The girls mentioned a particular incident that had stuck in all their minds, when someone was shot in front of them while they were in their elementary school. "I only saw it a bit," Diana explained, and then changed the subject.
'I feel really unsafe. All the time when I walk, I'm worried someone is going to kidnap me'
That wasn't the only event that affected Diana during the drug war. Her father was killed when she was seven. She, like David, said she didn't know why, and like the younger boy talked of the lasting impact of the years of terror.
"I'm afraid all the time," Diana said. "I feel really unsafe. All the time, when I walk, I'm worried someone is going to kidnap me."
Daniela, the supervisor of the Felipe Ángeles center, was also sitting at the table. She works for a group called OPI, which stands for Independent Popular Organization. The group runs free after school centers in dangerous neighborhoods around the city. Here, Daniela leads activities with the children, trying to provide them an outlet to enjoy themselves, build their confidence, and keep them off the street. Some days they sing songs, other days they make art, anything positive they can find to do with a limited budget.
'I'm going out a bit more now. Before I never went out, I didn't go to parties. When I was a teenager, I spent my time locked in the house because of the violence'
And every day Daniela witnesses the scars of the drug war on the faces of the children in the center.
"I see it in the children, they reflect within themselves all the violence that there was here," she said. "They carry the consequences of everything that happened."
Only 22 years old, Daniela's teenage years were marked by the murders of friends and the kidnapping of a cousin.
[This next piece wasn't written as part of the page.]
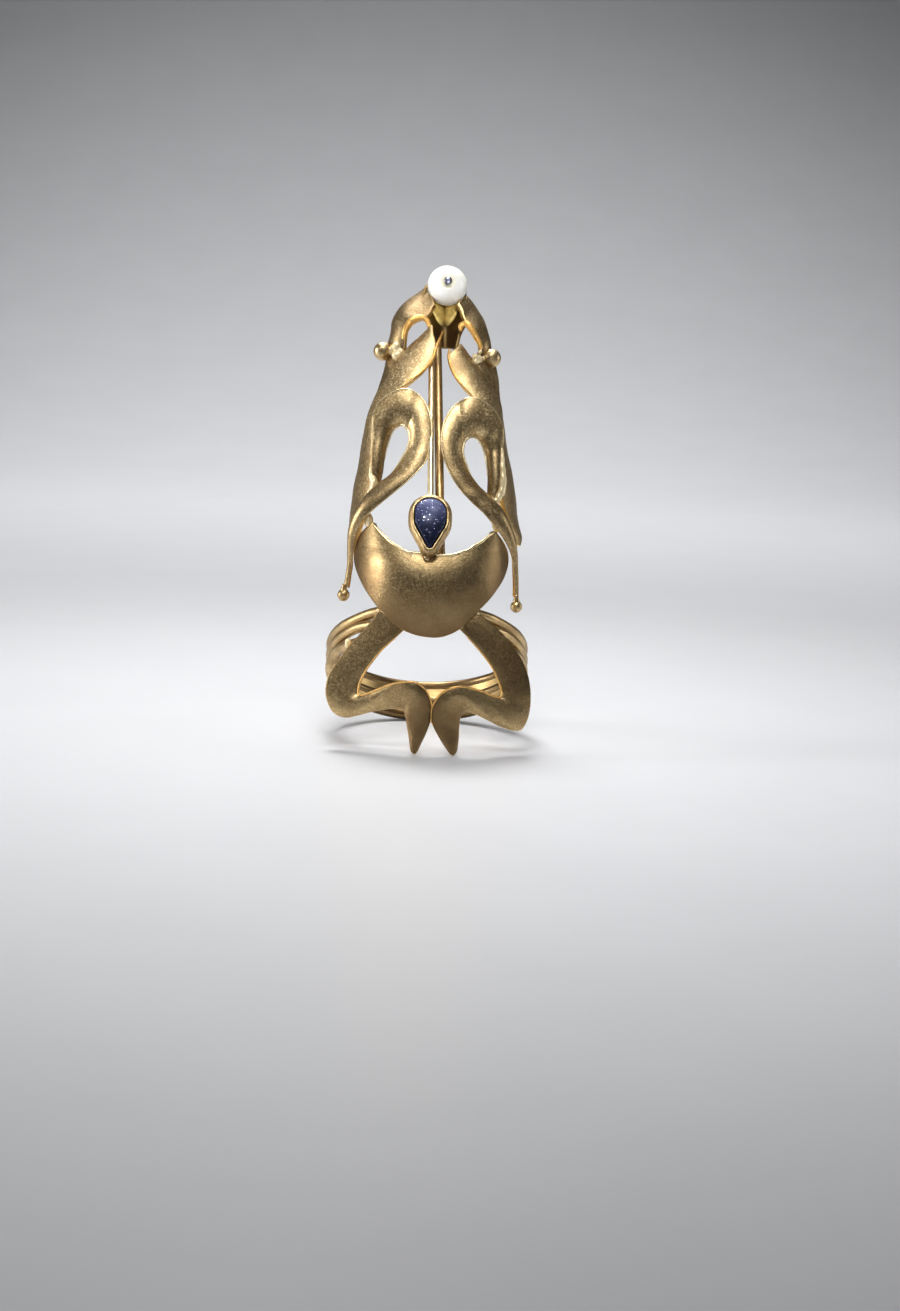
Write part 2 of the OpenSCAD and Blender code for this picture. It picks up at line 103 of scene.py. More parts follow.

The war left her scarred too.
"I'm going out a bit more now. Before I never went out, I didn't go to parties. When I was a teenager, I spent my time locked in the house because of the violence," she said, while the girls sitting beside her kept their eyes downcast. "I wouldn't even go to the movies because I was afraid they'd kidnap or kill me."
Even before Juárez's murder rate began breaking records, the city had a notorious reputation for another reason. In the 90s, Juárez became internationally infamous for the disappearance and murder of its women — femicides.
The Mexican authorities have shown little sign that they are willing to address the lasting impact of either on the city. When Mexican President Enrique Peña Nieto made his first presidential visit to Juárez in January 2015, he and the governor of the state of Chihuahua, César Duarte, touted Juárez as a successful example of Mexico's fight against crime.
"Some cities, and Ciudad Juárez in particular, have a very different feeling than they did even two or three years ago," said Peña Nieto, enlisting the fallen murder rate in the city to underline a wider drop in the national number of homicides that has since been reversed.
'They don't want to deal with the broken hearts of our children'
Months after the president's visit, the plight of Juárez's children briefly made it onto Mexico's front pages when five kids, aged 12 to 15, tied up a six-year-old boy in a game of secuestro — kidnapping — who they then tortured and murdered.
"This is a state that says 'in Juárez, nothing happened'," said Catalina Castillo, the director of OPI, stressing the lack of government action and the tiny budget groups like hers can access. "They don't want to deal with the broken hearts of our children."
'I feel bad, sad, now. I think about it all week...Everynight, I dream about him'
It was 6pm when the after school program started to empty out. Alejandro, 11, waited behind.
"My father died. Well, he went to work, a car came, and they shot up the van that he was in," said Alejandro. He was six years old when it happened, and said he's seen multiple strangers gunned down as well.
"I feel bad, sad, now. I think about it all week. I dream about him every night," he continued. What else do you dream about? "Fights, gunshots. Nothing else."